Louis Sobol (August 10, 1896 – February 9, 1986) was an American journalist, Broadway gossip columnist, and radio host. Sobol wrote for Hearst newspapers for forty years, and was considered one of the country's most popular columnists. Sobol wrote about celebrities during the years when well-known columnists themselves became celebrities.

== Early life ==
Sobol was born in New Haven, Connecticut. He attended Crosby High School and was the chairman of the Dramatic Club, business manager of the school paper, and manager of the baseball team. While still in high school, Sobol worked as a reporter for the Waterbury Republican.

== Career ==
Sobol continued to work on the Republican after high school, then left the Republican to work for the Bridgeport Standard. He served in the Army during World War I. After the war, Sobol returned to Connecticut where he became acting city editor on the New London Day and was an occasional contributor to Variety. He then moved to New York where he worked for the Famous Features Syndicate, ghost-writing first-person stories which appeared in the New York Evening Graphic and New York Journal on behalf of clients, among them "Daddy" and Peaches Browning and Queen Marie of Romania.

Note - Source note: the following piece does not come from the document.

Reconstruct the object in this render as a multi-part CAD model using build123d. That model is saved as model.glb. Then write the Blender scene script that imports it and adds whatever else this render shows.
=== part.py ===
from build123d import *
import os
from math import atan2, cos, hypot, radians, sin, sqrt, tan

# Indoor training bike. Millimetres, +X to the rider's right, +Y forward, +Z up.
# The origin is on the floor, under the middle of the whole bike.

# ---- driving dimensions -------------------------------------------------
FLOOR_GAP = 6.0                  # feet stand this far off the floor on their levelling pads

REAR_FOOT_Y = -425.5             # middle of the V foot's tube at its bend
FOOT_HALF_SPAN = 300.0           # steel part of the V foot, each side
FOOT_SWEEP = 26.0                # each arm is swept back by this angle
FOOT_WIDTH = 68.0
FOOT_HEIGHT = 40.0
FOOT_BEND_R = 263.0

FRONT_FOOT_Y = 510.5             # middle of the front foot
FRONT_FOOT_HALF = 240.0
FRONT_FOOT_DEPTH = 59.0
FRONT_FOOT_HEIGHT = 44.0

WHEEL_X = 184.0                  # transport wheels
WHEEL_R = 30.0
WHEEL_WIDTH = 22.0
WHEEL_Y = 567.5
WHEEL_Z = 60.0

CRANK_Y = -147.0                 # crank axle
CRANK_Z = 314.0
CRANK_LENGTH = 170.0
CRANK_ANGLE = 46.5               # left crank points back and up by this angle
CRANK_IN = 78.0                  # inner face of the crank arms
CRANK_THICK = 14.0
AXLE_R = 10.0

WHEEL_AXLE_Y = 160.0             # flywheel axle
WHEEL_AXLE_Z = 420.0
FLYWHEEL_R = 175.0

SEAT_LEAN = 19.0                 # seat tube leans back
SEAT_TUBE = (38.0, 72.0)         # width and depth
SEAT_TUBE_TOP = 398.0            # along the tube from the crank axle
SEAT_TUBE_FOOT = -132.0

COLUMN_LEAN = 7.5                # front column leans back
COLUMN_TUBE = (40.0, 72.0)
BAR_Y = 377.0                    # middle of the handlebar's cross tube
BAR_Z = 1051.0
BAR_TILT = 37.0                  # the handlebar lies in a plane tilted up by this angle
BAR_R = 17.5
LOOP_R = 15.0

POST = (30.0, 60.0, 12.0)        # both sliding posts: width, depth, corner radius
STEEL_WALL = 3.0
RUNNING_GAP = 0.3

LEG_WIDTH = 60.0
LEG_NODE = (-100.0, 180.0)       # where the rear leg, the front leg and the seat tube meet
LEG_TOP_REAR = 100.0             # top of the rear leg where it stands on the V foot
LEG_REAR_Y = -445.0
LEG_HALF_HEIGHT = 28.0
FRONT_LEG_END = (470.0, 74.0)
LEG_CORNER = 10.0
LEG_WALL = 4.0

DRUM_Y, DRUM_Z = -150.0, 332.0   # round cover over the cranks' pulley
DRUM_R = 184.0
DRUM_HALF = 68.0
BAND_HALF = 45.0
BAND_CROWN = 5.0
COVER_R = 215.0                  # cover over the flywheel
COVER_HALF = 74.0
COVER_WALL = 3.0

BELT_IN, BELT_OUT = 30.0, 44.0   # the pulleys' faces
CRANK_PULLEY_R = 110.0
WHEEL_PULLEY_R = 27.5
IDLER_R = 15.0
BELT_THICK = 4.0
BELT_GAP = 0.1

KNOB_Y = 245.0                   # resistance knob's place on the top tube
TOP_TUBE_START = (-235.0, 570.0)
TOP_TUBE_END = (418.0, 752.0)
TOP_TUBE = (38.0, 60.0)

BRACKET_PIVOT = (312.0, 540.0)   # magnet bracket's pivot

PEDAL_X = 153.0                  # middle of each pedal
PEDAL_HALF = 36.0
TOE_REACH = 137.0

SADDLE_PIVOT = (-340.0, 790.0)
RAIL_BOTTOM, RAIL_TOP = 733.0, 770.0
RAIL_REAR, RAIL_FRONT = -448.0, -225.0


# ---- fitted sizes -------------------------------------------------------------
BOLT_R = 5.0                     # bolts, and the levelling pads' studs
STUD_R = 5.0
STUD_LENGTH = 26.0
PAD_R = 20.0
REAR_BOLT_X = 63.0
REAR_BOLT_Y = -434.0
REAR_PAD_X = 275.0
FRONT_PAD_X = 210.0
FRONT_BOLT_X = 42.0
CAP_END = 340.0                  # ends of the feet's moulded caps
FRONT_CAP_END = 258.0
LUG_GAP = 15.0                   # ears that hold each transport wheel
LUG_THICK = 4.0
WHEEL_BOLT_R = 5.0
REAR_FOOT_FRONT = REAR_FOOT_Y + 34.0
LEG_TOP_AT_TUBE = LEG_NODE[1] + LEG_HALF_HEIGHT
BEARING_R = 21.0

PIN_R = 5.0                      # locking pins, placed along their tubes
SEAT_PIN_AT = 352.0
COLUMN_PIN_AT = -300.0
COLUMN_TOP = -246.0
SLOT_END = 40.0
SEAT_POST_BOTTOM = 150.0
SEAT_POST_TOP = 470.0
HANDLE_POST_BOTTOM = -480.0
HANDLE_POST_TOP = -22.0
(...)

On May 31, 1929, Sobol took over Your Broadway and Mine column from Walter Winchell for the New York Evening Graphic. He added a second column, Snapshots at Random, in October, 1929. Sobol resigned from the Graphic in 1931, taking his column to New York Evening Journal and renaming it The Voice of Broadway. The column was later called New York Cavalcade. Sobol's radio shows included the Borden Show and Ludwig Baumann Show on WOR, the Lucky Strike Hour on WEAF, and daily broadcasts for the American Broadcasting network.

During 1932, Sobol performed in a vaudeville revival at the Palace Theatre In 1933, he hosted a series of short films called "Louis Sobol shorts". In 1938, Sobol was given a luncheon to recognize his work for the New York and Brooklyn Federations of Jewish Charities.

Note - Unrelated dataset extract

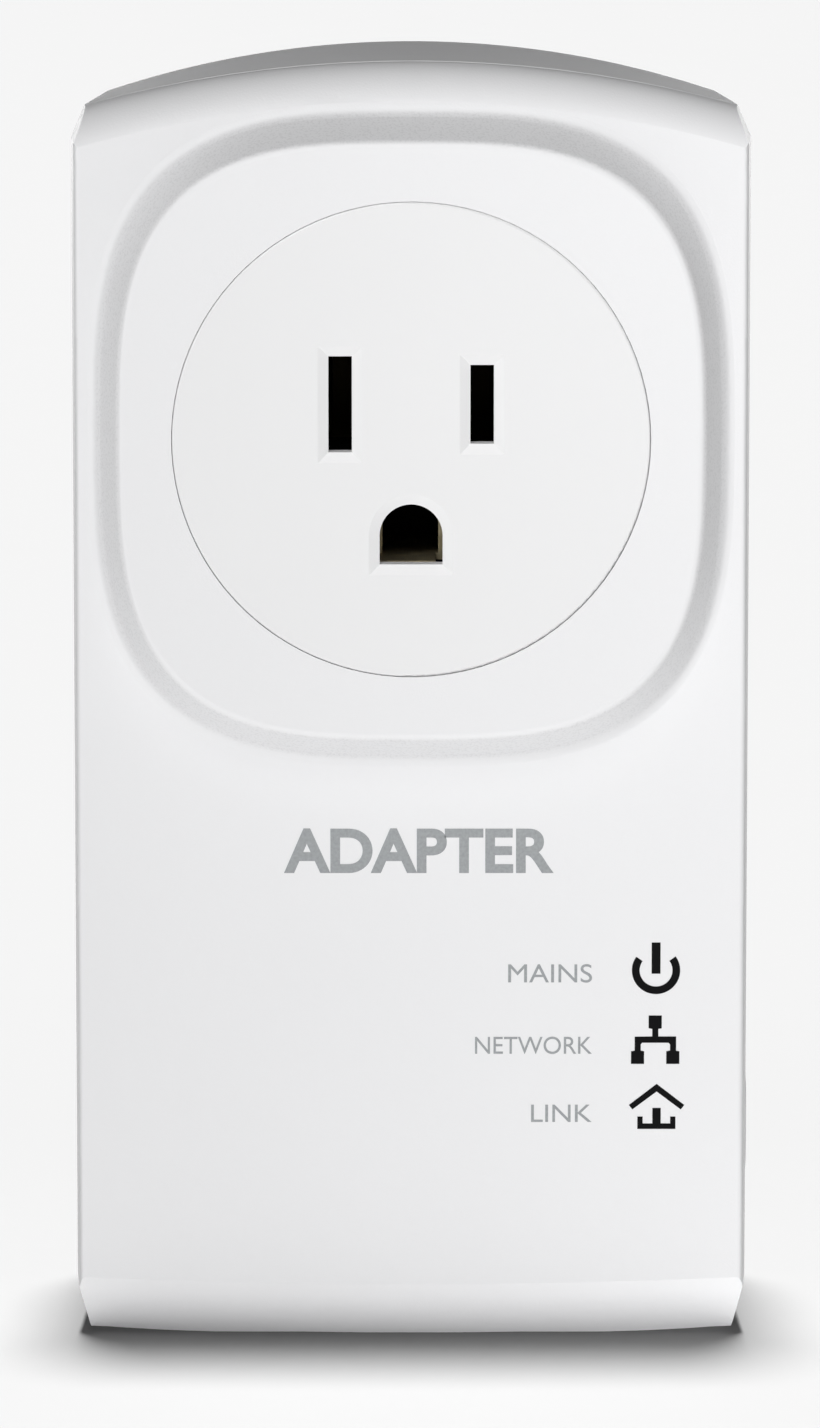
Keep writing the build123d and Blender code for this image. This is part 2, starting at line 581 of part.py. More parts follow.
with BuildPart() as ground_contact:
    left, right = GROUND_LEAF_XS
    floor_z, top_z = GROUND_LEAF_ZS
    with BuildSketch(facing(CONTACT_BACK)):
        with BuildLine():
            Polyline((left, top_z), (left, floor_z), (right, floor_z), (right, top_z))
        trace(line_width=SHEET_METAL)
    extrude(amount=GROUND_CONTACT_FRONT - CONTACT_BACK)
    half_sheet = SHEET_METAL / 2
    floor_zs = (floor_z - half_sheet, floor_z + half_sheet)
    block(GROUND_FLOOR_XS, (CONTACT_BACK, GROUND_FLOOR_FRONT), floor_zs)
    finger_depths = (CONTACT_BACK, GROUND_FINGER_FRONT)
    block((right - half_sheet, right + half_sheet), finger_depths, (GROUND_FINGER_FOOT_Z, top_z))
    tail_xs = (-BUSBAR_WIDTH / 2, BUSBAR_WIDTH / 2)
    tail_depths = (BUSBAR_BACK + BUSBAR_THICKNESS, CONTACT_BACK + SHEET_METAL)
    block(tail_xs, tail_depths, floor_zs)
save(ground_contact.part, "ground_contact")

# ---- the plug --------------------------------------------------------------------------------------
with BuildPart() as plug_carrier:
    with BuildSketch(facing(0)):
        with Locations((0, CARRIER_Z)):
            RectangleRounded(*CARRIER_SIZE, CARRIER_CORNER)
    extrude(amount=CARRIER_DEPTH)
    with BuildSketch(facing(WALL)):
        with Locations((0, CARRIER_Z)):
            RectangleRounded(*CARRIER_FLANGE, CARRIER_CORNER + WALL)
    extrude(amount=WALL)
    for x, height in ((-BLADE_X, NEUTRAL_BLADE), (BLADE_X, LINE_BLADE)):
        half_thickness = BLADE_THICKNESS / 2 + SNUG
        half_height = height / 2 + SNUG
        zs = (BLADE_Z - half_height, BLADE_Z + half_height)
        block((x - half_thickness, x + half_thickness), (0, CARRIER_DEPTH), zs, mode=Mode.SUBTRACT)
    rod(0, GROUND_Z, GROUND_SHANK_RADIUS + SNUG, (0, CARRIER_DEPTH), mode=Mode.SUBTRACT)
save(plug_carrier.part, "plug_carrier")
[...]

Sobol published two memoirs and a novel. His novel Six Lost Women was recommended by the reviewer in The New York Times for "the sentimental reader". Sobol's book Some Days Were Happy is a memoir of his youth and early career. His memoir The Longest Street, which Maurice Zolotow described as "the longest Broadway column ever written" and "a truthful rendering of a certain way of life at a certain period in New York history", describes the people he met and wrote about, the parties they all attended, and what it was like to go from being a small town journalist to a chronicler of Broadway, New York City, and Hollywood. Sobol wrote one play, The High Hatters, which received disappointing reviews.

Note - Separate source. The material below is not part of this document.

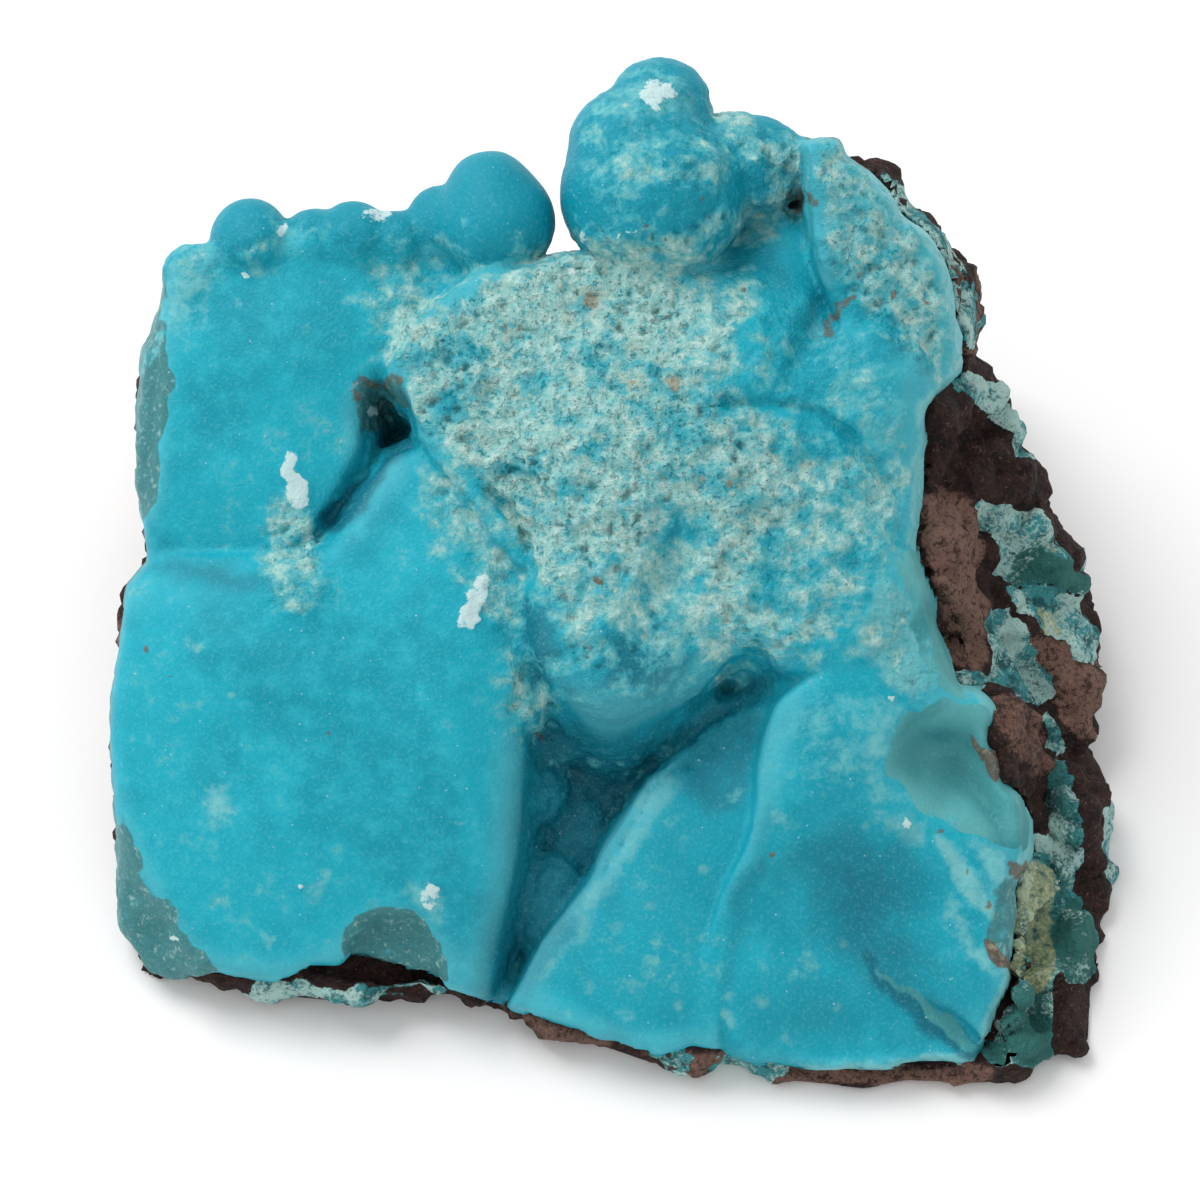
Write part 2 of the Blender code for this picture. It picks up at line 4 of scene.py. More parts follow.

Sobol played himself in the 1947 film Copacabana. In 1953, he was called "one of the nation's most popular columnists"; at that time, his New York Cavalcade column had a combined readership between 10 and 14,000,000, being syndicated throughout the country. In 1962, Sobol was honored as "Man of the Year" by the March of Dimes. Columnist Dan Lewis described Sobol as "a monumental influence in the world of show business". Sobol retired from journalism in 1967. Jim Bishop called Sobol "the most beloved" of the Broadway columnists.

== Personal life ==

Sobol married Leah Helen Cantor in 1919. They had one daughter. Leah died at age 51 in 1948. Sobol then married Peggy Strohl, a publicist, at City Hall in Santa Barbara, California on July 29, 1950.

Sobol died at Roosevelt Hospital on February 9, 1986, at age 90.